Real-World Examples of Section 721 Exchanges
Example 1: Family Real Estate Partnership
A family owns several rental properties that have appreciated over decades. Instead of selling and paying capital gains taxes, they contribute the properties to a family LLC under Section 721. Each family member receives an ownership interest proportional to their contribution. This structure allows the family to manage the properties collectively, defer taxes, and plan for future generations.
Example 2: Investor Group Acquiring Commercial Property
A group of investors wants to acquire a large commercial building. One investor owns a smaller property with significant appreciation but wants to avoid selling outright. They contribute their property to the newly formed LLC in exchange for a share of the commercial building ownership. This allows the investor to defer taxes and participate in a larger investment.
Example 3: Developer Partnering with Landowners
A developer forms a partnership with landowners who contribute their land under Section 721. The developer brings capital and expertise, while landowners defer taxes and retain an interest in the development project. This arrangement aligns incentives and facilitates complex real estate projects.
Key Considerations When Using Section 721 Exchanges
Partnership Agreements: Clear agreements are essential to define ownership, management, and exit strategies.

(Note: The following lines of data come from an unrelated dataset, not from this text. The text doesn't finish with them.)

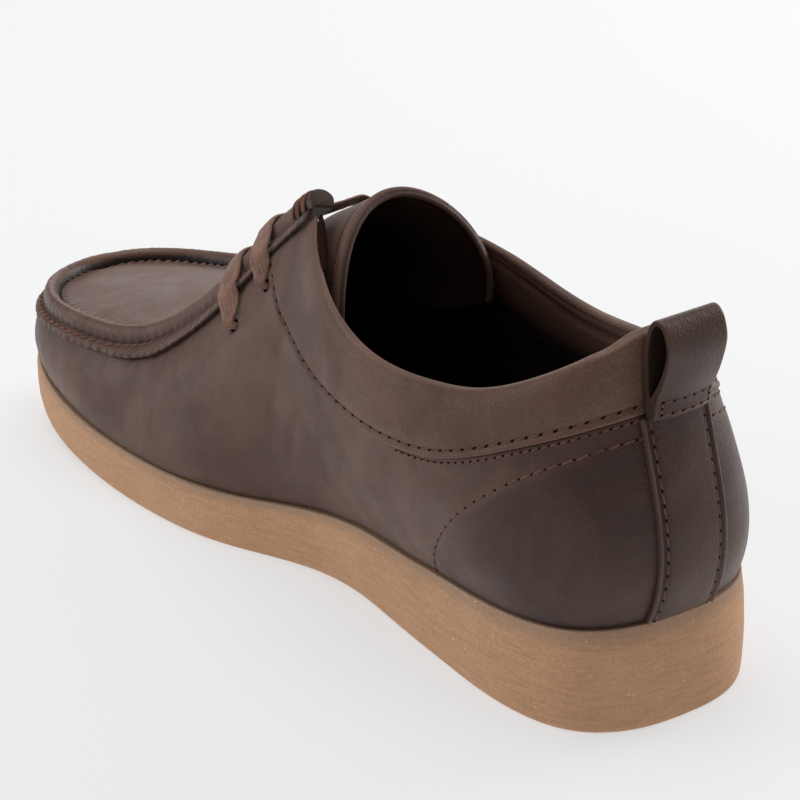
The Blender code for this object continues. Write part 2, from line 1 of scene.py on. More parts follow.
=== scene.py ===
import math

import bmesh
import bpy
import numpy as np
from bpy.props import FloatProperty, FloatVectorProperty, PointerProperty
from mathutils import Matrix, Vector, noise


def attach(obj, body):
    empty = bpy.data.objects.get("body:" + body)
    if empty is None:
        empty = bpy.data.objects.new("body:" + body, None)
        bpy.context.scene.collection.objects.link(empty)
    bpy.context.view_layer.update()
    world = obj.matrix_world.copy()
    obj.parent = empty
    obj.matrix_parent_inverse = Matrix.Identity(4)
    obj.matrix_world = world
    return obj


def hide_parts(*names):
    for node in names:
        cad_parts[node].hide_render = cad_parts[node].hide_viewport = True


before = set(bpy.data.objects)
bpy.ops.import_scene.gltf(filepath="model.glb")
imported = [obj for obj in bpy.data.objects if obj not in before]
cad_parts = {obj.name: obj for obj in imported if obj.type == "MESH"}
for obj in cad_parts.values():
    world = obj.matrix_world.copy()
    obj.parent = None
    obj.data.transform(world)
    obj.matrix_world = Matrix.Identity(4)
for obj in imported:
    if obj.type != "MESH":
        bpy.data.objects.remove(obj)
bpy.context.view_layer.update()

bl_info = {
    "name": "Casual shoe looks",
    "version": (1, 0, 0),
    "blender": (4, 5, 0),
    "location": "View3D > Sidebar > Shoe",
    "description": "Dresses the solids of a casual leather shoe with fine surfaces, seams and materials",
    "category": "Object",
}

MM = 0.001

# The shoe is drawn with its heel back at y = 0 and moved to the footprint's centre.
SHIFT = np.array([-0.006553, -0.155827, 0.0])

# Sizes of the solids, in metres
SHOE_LENGTH = 0.313
BALL_WIDTH = 0.102
HEEL_TOP = 0.112
SOLE_HEEL = 0.031
SOLE_BALL = 0.0172
TOE_SPRING = 0.0118
ARCH_LIFT = 0.0012
EDGE_ROUND = 0.0015
SIDE_CROWN = 0.0007
HEEL_DRAFT = 0.0022
FEATHER = 0.0013
LEATHER = 0.0020
SWELL = 0.0054
PAD = 0.0062
CLEAR = 0.0003
LACE_HOLE = 0.0042
INSOLE = 0.0030
ROLL_WIDTH = 0.0076
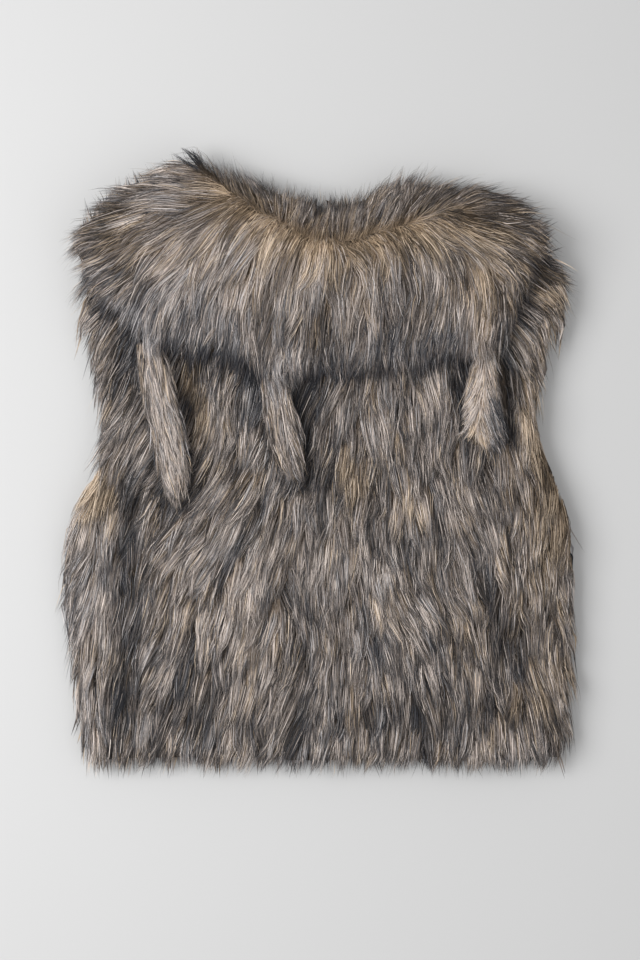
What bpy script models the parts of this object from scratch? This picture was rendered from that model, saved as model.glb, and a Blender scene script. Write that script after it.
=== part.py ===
"""Faux fur vest lying face down on a flat surface, so that its back and its wide cape collar show.

Every cloth piece is a wall: knitted backing plus its combed pile, as thick as the fur really stands
when the garment lies flat. X runs across the garment, +Y towards the neck and +Z up from the surface
it lies on. All tables are in millimetres and the meshes in metres.
"""
import math
from collections import namedtuple

import bmesh
import bpy
from mathutils import Vector

MM = 0.001
SEAM_GAP = 0.4            # left between pieces at a seam and between layers that lie on each other

# Thickness of the layers where the vest lies flat, from the surface up
FRONT_PILE = 13.0         # front panels, fur down, pressed by their own weight
BACK_PILE = 18.0          # back panel, fur up
PRESSED_FRONT = 9.0       # the same panels where the collar lies over and under them
PRESSED_BACK = 14.5
COLLAR_UNDER = 12.0       # the collar's front halves, between the front panels and the surface
COLLAR_PILE = 17.0        # the collar's fall over the back
CREST_RISE = 4.0          # extra height of the collar where it rolls over the neck
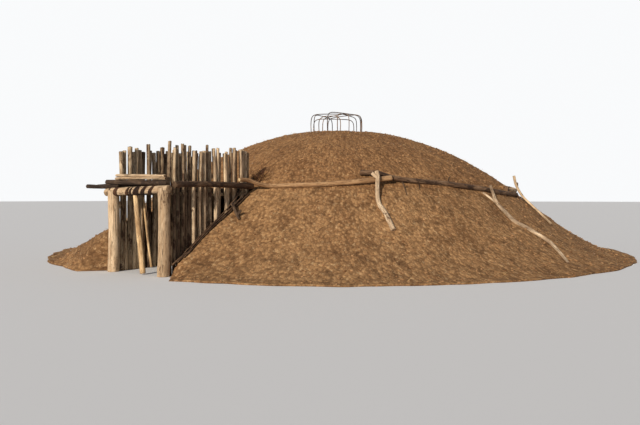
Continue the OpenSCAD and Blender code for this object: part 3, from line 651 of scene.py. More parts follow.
def passageAngle(r):
    # the earth's edge beside the passage, and where the slanting edge crosses this distance in front of it
    acrossEnd = mound["radius"] * math.sin(mound["flareTurn"]) - mound["passageHalf"]
    aheadEnd = mound["radius"] * math.cos(mound["flareTurn"]) - mound["doorFront"]
    lineTurn = math.atan2(acrossEnd, aheadEnd)
    offset = mound["doorFront"] * math.sin(lineTurn) - mound["passageHalf"] * math.cos(lineTurn)
    flare = lineTurn - math.asin(min(offset / r, 1))
    return max(math.asin(min(mound["passageHalf"] / r, 1)), flare)


def evenSteps(inner, outer, spacing):
    # distances between two radii, evenly spaced along the slope
    fine = np.linspace(inner, outer, 2000)
    run = np.concatenate([[0], np.cumsum(np.hypot(np.diff(fine), np.diff(moundHeight(fine))))])
    return np.interp(np.linspace(0, run[-1], int(run[-1] / spacing) + 1), run, fine)


def earthShell(name, inner, outer, spacing, liningRows, closed):
    # the shaped surface from inner to outer, then the plain rows of its lining back to the start
    rings, counts, parts, reliefs = [], [], [], []
    rows = [(r, float(moundHeight(r)), True) for r in evenSteps(inner, outer, spacing)]
    rows += [(r, z, False) for r, z in liningRows]
    for r, z, shaped in rows:
        first = 0.0 if closed else math.degrees(passageAngle(r))
        pitch = spacing if shaped else 0.16
        count = max(int(math.radians(360 - 2 * first) * r / pitch), 48)
        if not shaped and abs(r - outer) < 1e-6:
            count = counts[-1]
        phi = np.linspace(first, 360 - first, count, endpoint=not closed)
        if shaped:
            points, relief = shapedEarth(phi, np.full(count, r), np.full(count, z))
        else:
            points, relief = polar(phi, np.full(count, r), np.full(count, z)), np.full(count, 0.3)
        if not shaped and abs(r - outer) < 1e-6:  # the rim at the ground follows the ragged edge
            points[:, :2] = parts[-1][:, :2]
        rings.append(sum(counts))
        counts.append(count)
        parts.append(points)
        reliefs.append(relief)
    triangles = [zipRings(rings[k - 1], counts[k - 1], rings[k], counts[k], closed) for k in range(1, len(rows))]
    triangles.append(zipRings(rings[-1], counts[-1], rings[0], counts[0], closed))
    points = np.concatenate(parts)
    if not closed:
        for last in (False, True):
            rim = [start + (count - 1 if last else 0) for start, count in zip(rings, counts)]
            flat = [Vector((math.hypot(*points[i][:2]), points[i][2], 0)) for i in rim]
            wall = np.array([[rim[c] for c in corner] for corner in tessellate_polygon([flat])])
            a, b, c = (points[wall[:, k]] for k in range(3))
            side = np.cross(b - a, c - a)[:, 0] * (1 if last else -1)
            wall[side < 0] = wall[side < 0][:, ::-1]
            triangles.append(wall)
    return meshPiece(name, points, np.empty((0, 4)), np.concatenate(triangles), {"relief": np.concatenate(reliefs)})


eaveRadius = 5.704
bank = earthShell(
    "earth_bank", eaveRadius, mound["radius"], earthLook["bankSpacing"],
    [(mound["radius"], 0.0), (mound["bankFoot"], 0.0), (mound["bankTop"], mound["wallTop"])], False,
)
dress(bank, materials["bankSoil"], "bank_earth", *[f"earth_bank_{i}" for i in range(1, 5)])
roof = earthShell(
    "earth_roof", mound["holeRadius"], eaveRadius, earthLook["roofSpacing"],
    [(mound["bankTop"], mound["wallTop"]), *thatchTop], True,
)
dress(roof, materials["roofSoil"], "roof_earth", *[f"earth_roof_{i}" for i in range(1, 5)])
print("earth ready,", len(bank.data.polygons), "and", len(roof.data.polygons), "faces")


# Clods, small stones and bits of straw on the earth

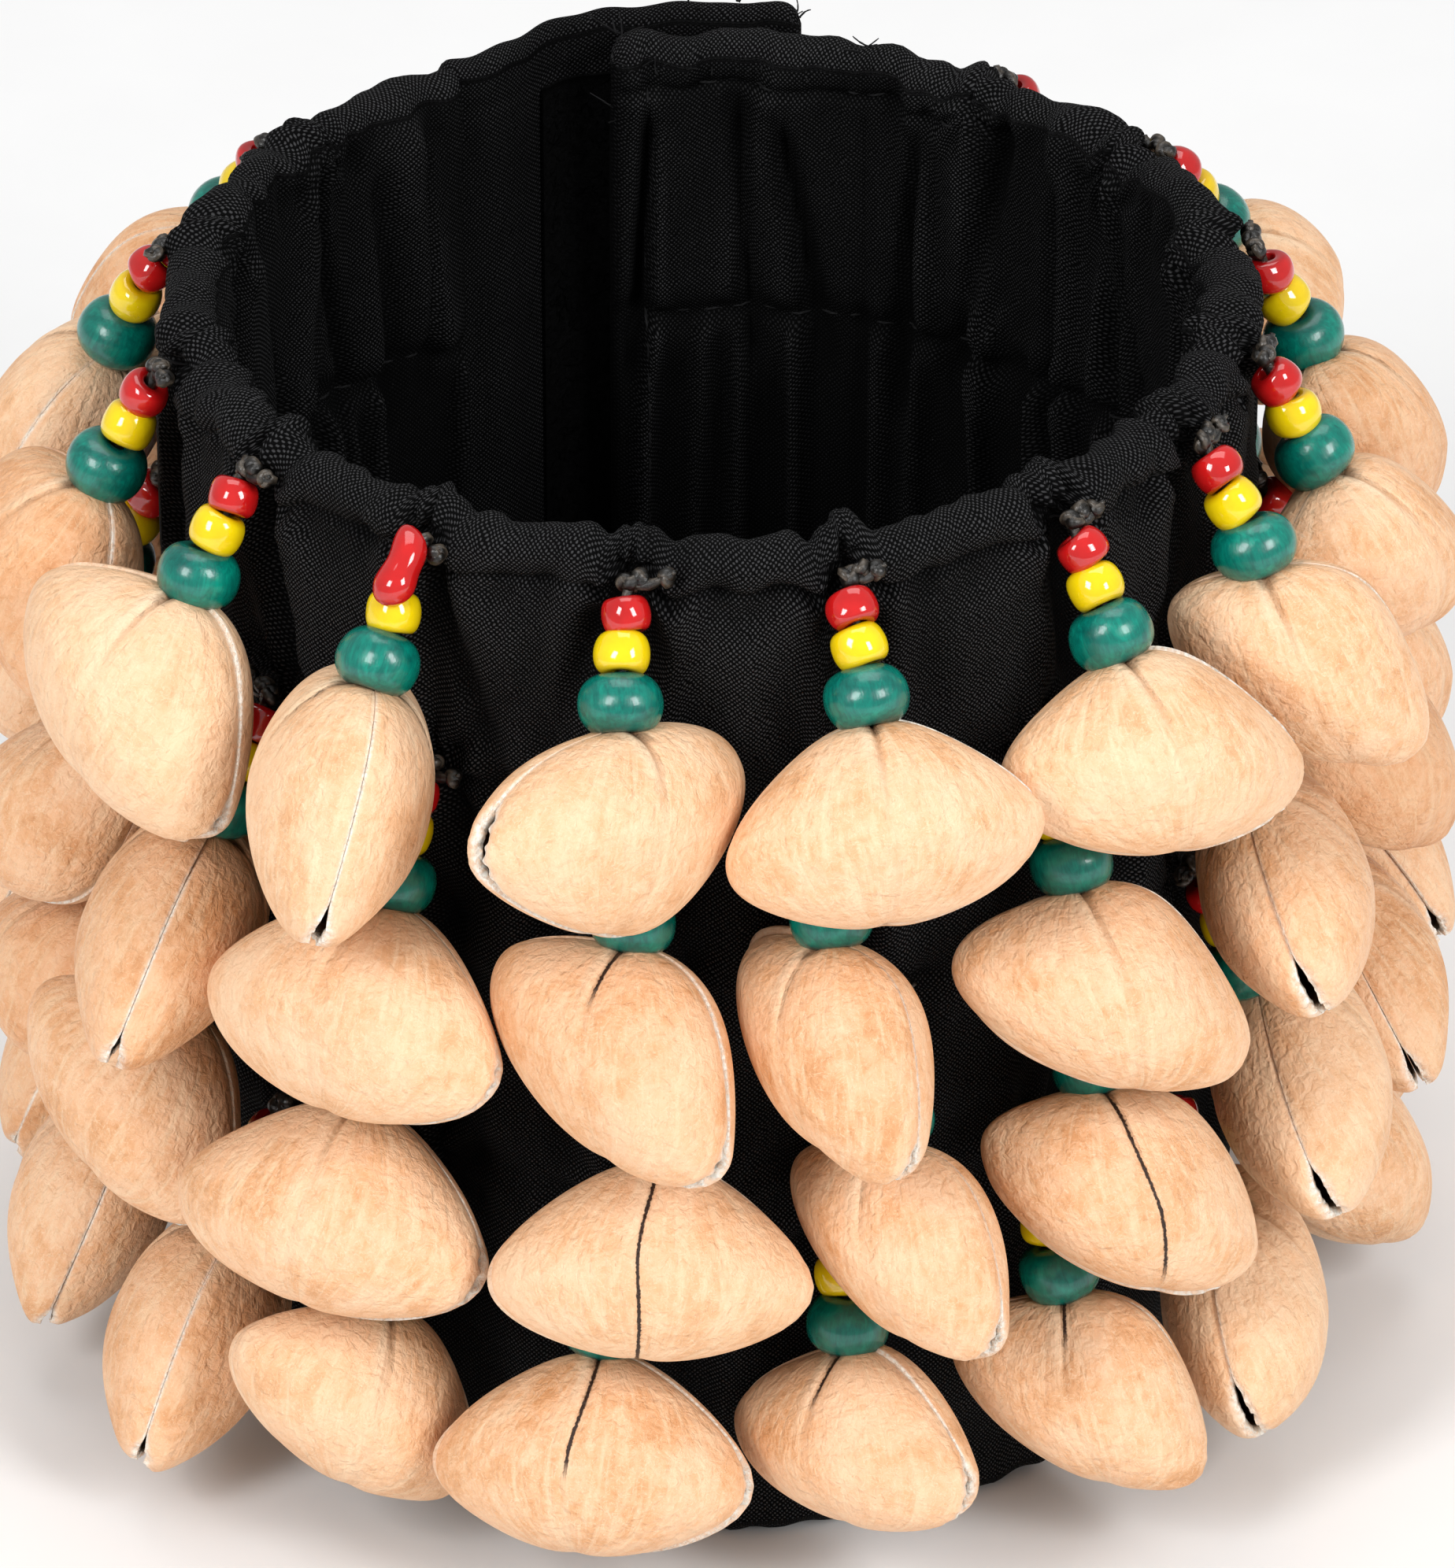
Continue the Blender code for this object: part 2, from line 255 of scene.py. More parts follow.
def smooth(value):
    """An even rise from 0 to 1, flat at both ends."""
    value = np.clip(value, 0.0, 1.0)
    return value * value * (3 - 2 * value)


def bell(value, width):
    return np.exp(-((value / width) ** 2))


def wobble(points, seed, size, waves):
    """Smooth seeded noise, about -1 to 1, with features of this size."""
    random = np.random.default_rng(seed)
    total = np.zeros(len(points))
    for _ in range(waves):
        direction = random.normal(size=points.shape[1])
        direction *= TURN / size * random.uniform(0.6, 1.4) / np.linalg.norm(direction)
        total += np.sin(points @ direction + random.uniform(0, TURN))
    return total / math.sqrt(waves)


def line_wobble(s, seed, size, waves):
    """Noise by place along the cloth alone."""
    return wobble(np.stack([s, s * 0.0], 1), seed, size, waves)


def cloth_wobble(s, z, seed, size, waves):
    """Noise by place on the cloth."""
    return wobble(np.stack([s, z], -1).reshape(-1, 2), seed, size, waves).reshape(s.shape)


def wrap(angle):
    """The same angle between minus and plus half a turn, in radians."""
    return (angle + math.pi) % TURN - math.pi


def running_sum(fine, centres, turning=False):
    """A sum that climbs along fine, faster near each (centre, spread, weight)."""
    density = np.ones_like(fine)
    for centre, spread, weight in centres:
        density += weight * bell(wrap(fine - centre) if turning else fine - centre, spread)
    return np.concatenate([[0], np.cumsum((density[1:] + density[:-1]) / 2)])


def uneven_angles(count, centres):
    """Angles of a full turn, closer together near each (centre, spread, weight)."""
    fine = np.linspace(0, TURN, 2401)
    running = running_sum(fine, centres, turning=True)
    return np.interp(np.arange(count) * running[-1] / count, running, fine)


def uneven_steps(low, high, count, centres):
    """Steps from low to high, closer together near each (centre, spread, weight)."""
    fine = np.linspace(low, high, 3001)
    running = running_sum(fine, centres)
    return np.interp(np.linspace(0, running[-1], count), running, fine)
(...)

Tax Advice: Investors should consult tax professionals to understand implications and ensure compliance.
Long-Term Planning: Tax deferral means eventual tax liability; planning for future sales or distributions is critical.
Valuation: Accurate property valuation is necessary to determine ownership interests fairly.
Section 721 exchanges offer a powerful but underutilized strategy for real estate investors seeking to defer taxes and build partnerships. By understanding how this provision works and when to use it, investors can unlock new opportunities and enhance their investment flexibility.
If you are considering real estate investments or partnerships, exploring Section 721 exchanges with your tax advisor could open doors to smarter, tax-efficient growth.